═════ RAW DATA ═════

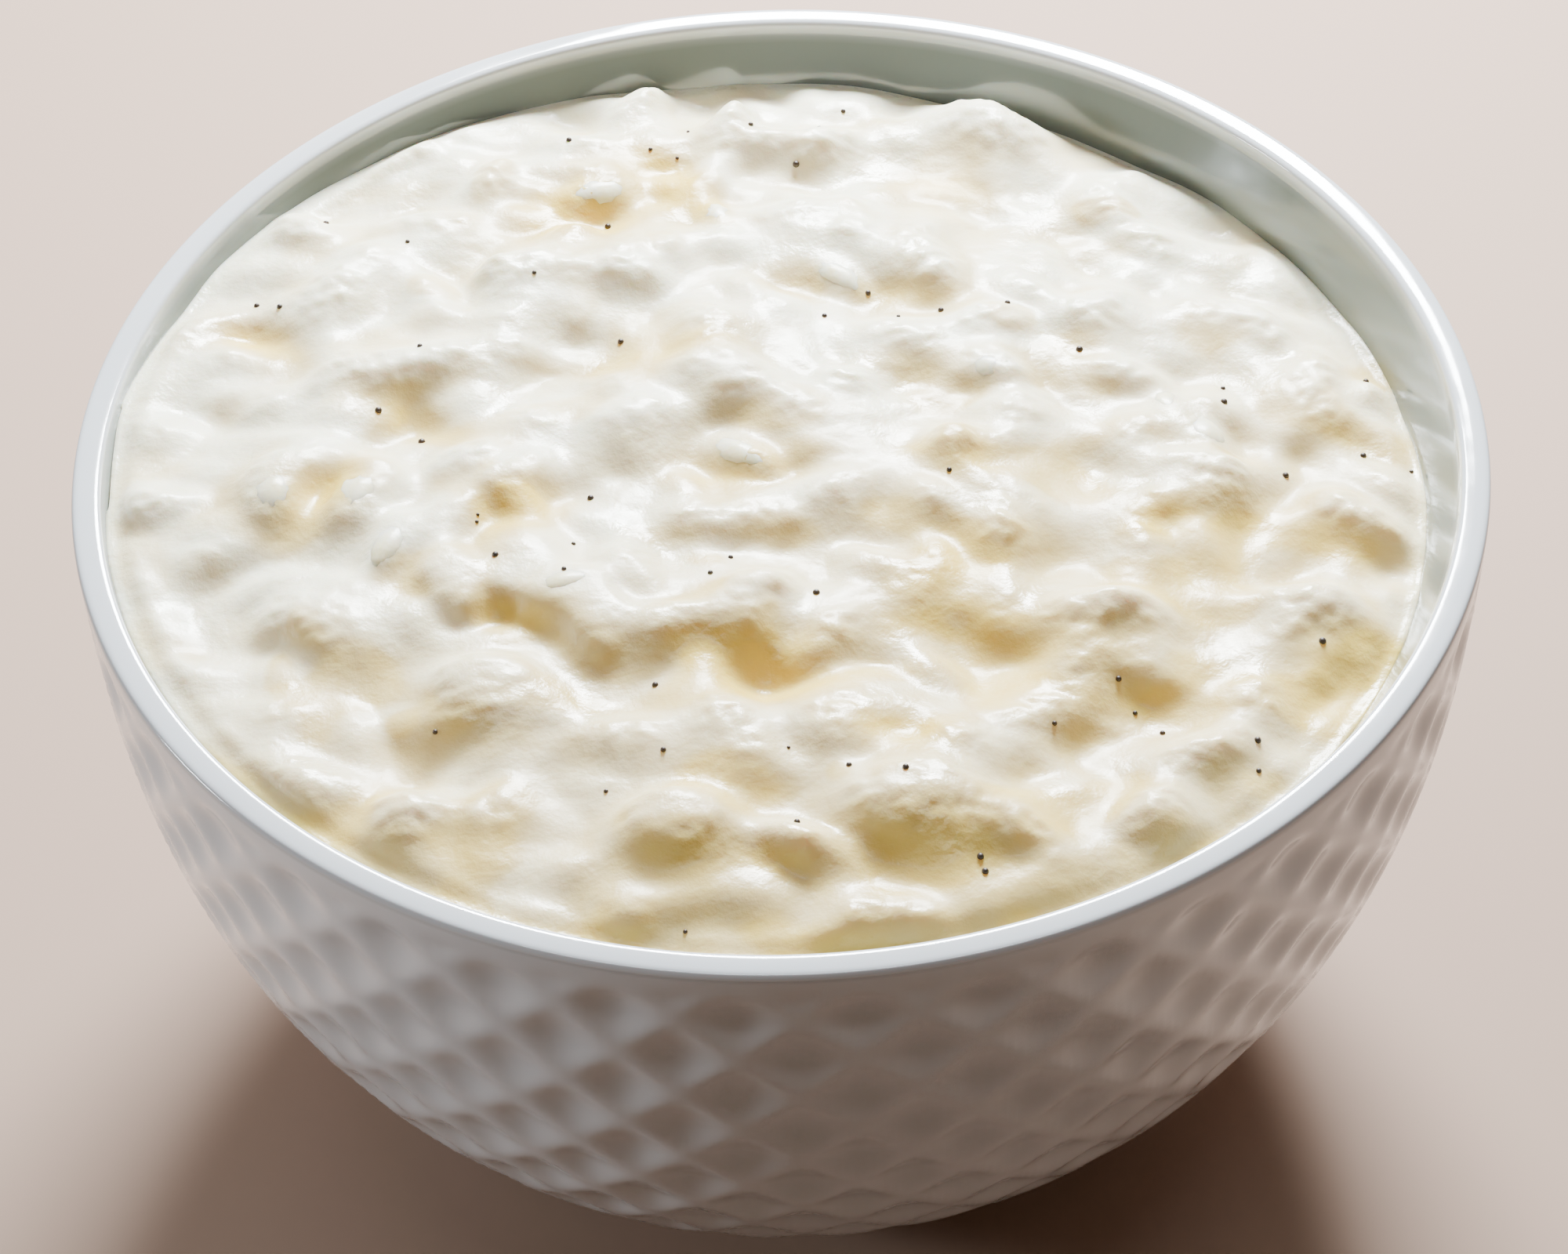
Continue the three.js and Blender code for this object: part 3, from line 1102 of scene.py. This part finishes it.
    def cream(self) -> Array:
        """The cream without grains: tilted level, mound, swirl, folds and the lumps that stand out.

        Returns:
            Its height over the raster.
        """
        share = self.radius / self.inner
        edge = self.edge_height(self.angle) + self.roll
        slope = self.tilt * share * np.cos(self.angle - self.low_side)
        flat = self.profile.rim_height - self.edge_depth - slope
        level = flat + self.mound * (1 - share**2)
        level += (edge - flat) * np.clip(share, 0, 1) ** self.edge_power
        x = self.x + self.warp * self.clouds(self.warp_size, (0, 9))
        y = self.y + self.warp * self.clouds(self.warp_size, (21, 0))
        phase = 2 * math.pi * np.hypot(x, y) / self.swirl_pitch + self.angle
        level += self.swirl_height * np.sin(phase) * self.inland
        narrow_fold, narrow_heap = self.fold_squash * self.fold_size, self.heap_squash * self.heap_size
        folds = self.noise.layered(x / self.fold_size, y / narrow_fold, 2, self.fold_gain)
        heaps = self.noise.at(x / self.heap_size + 11, y / narrow_heap + 3)
        heaped = self.heap_height * (np.hypot(heaps, self.heap_softness) - self.heap_level)
        level += (self.fold_height * folds + heaped) * self.inland * self.open_ground
        for lump in LUMPS:
            rise = lump.height * np.maximum(1 - self.lump_steepness * self.oval(lump), 0) ** self.lump_power
            lean = 1 + self.lean * np.clip((self.y - lump.y) / lump.width, -1, 1)
            level += rise * lean * self.inland
        for fold in FOLDS:
            level += self.fold_rise(fold)
        return level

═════

▶ _EXERCISE_
What are the exact lines from the beginning of the material through the line containing "that stand out."? Write out those lines alone.

▶ _IN RESPONSE_
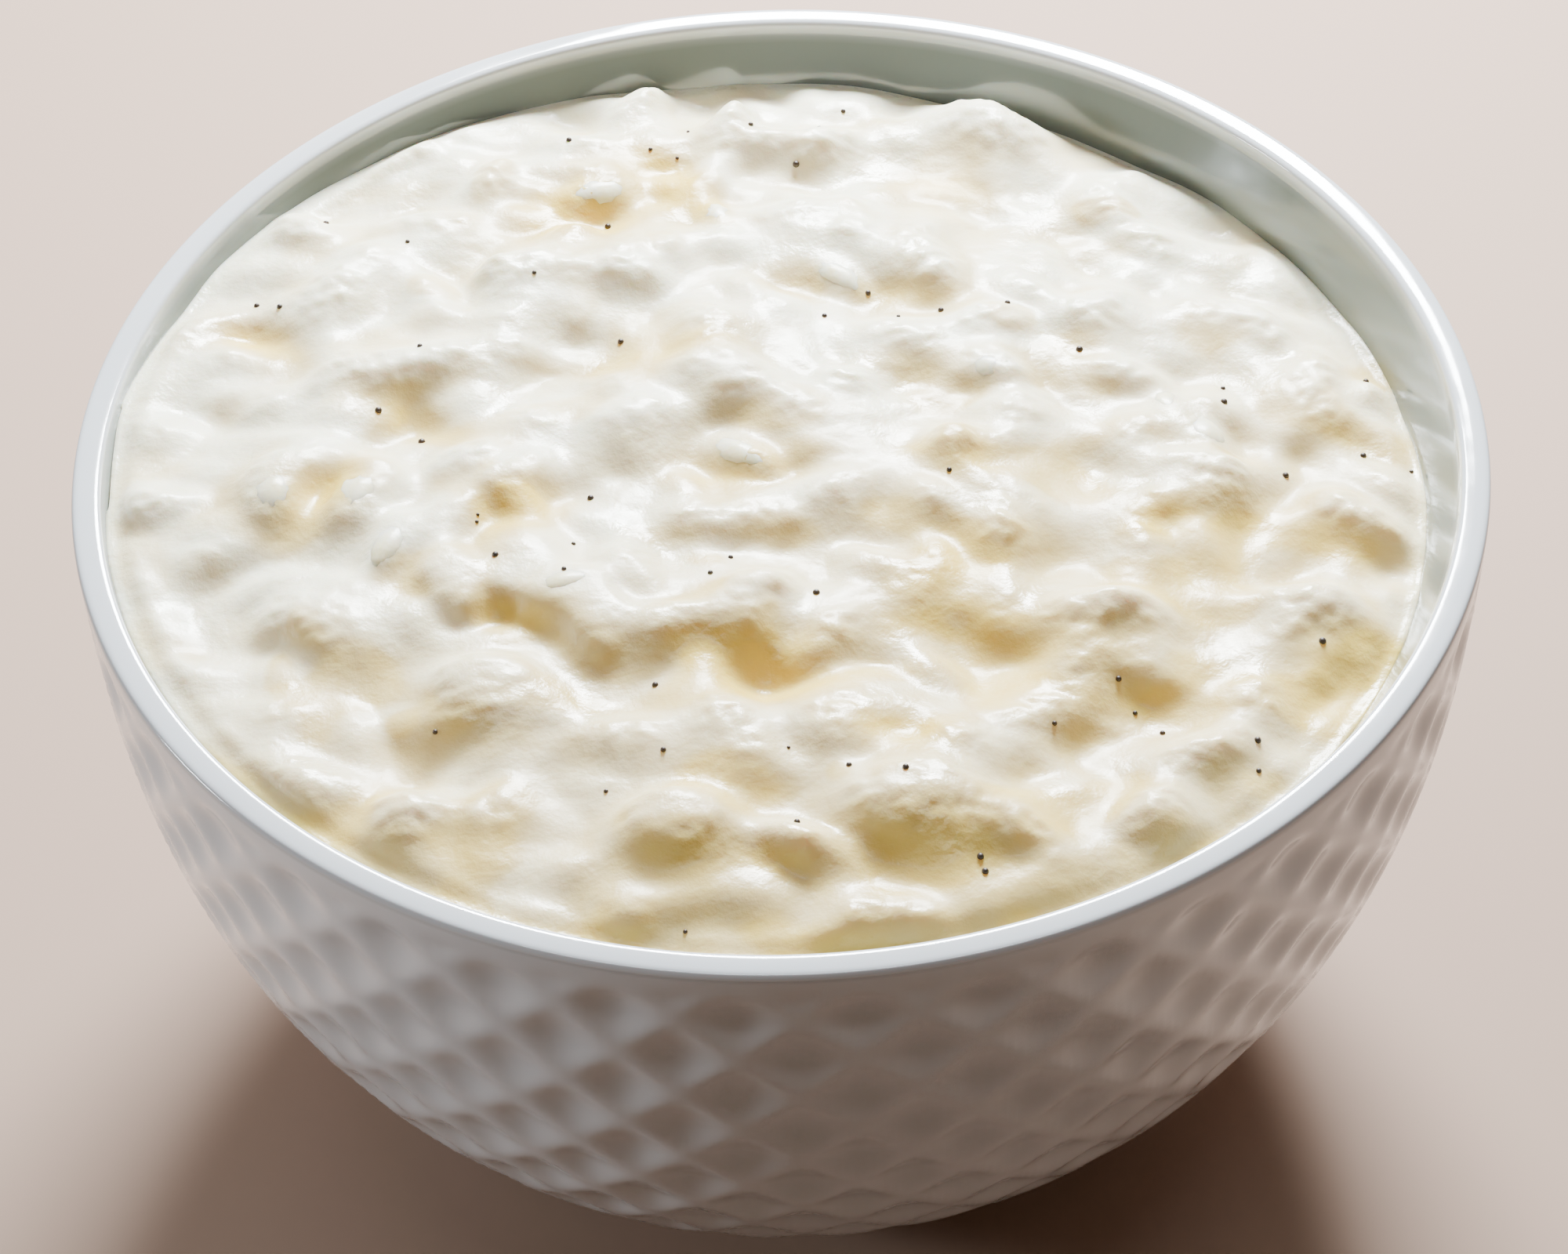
Continue the three.js and Blender code for this object: part 3, from line 1102 of scene.py. This part finishes it.
    def cream(self) -> Array:
        """The cream without grains: tilted level, mound, swirl, folds and the lumps that stand out.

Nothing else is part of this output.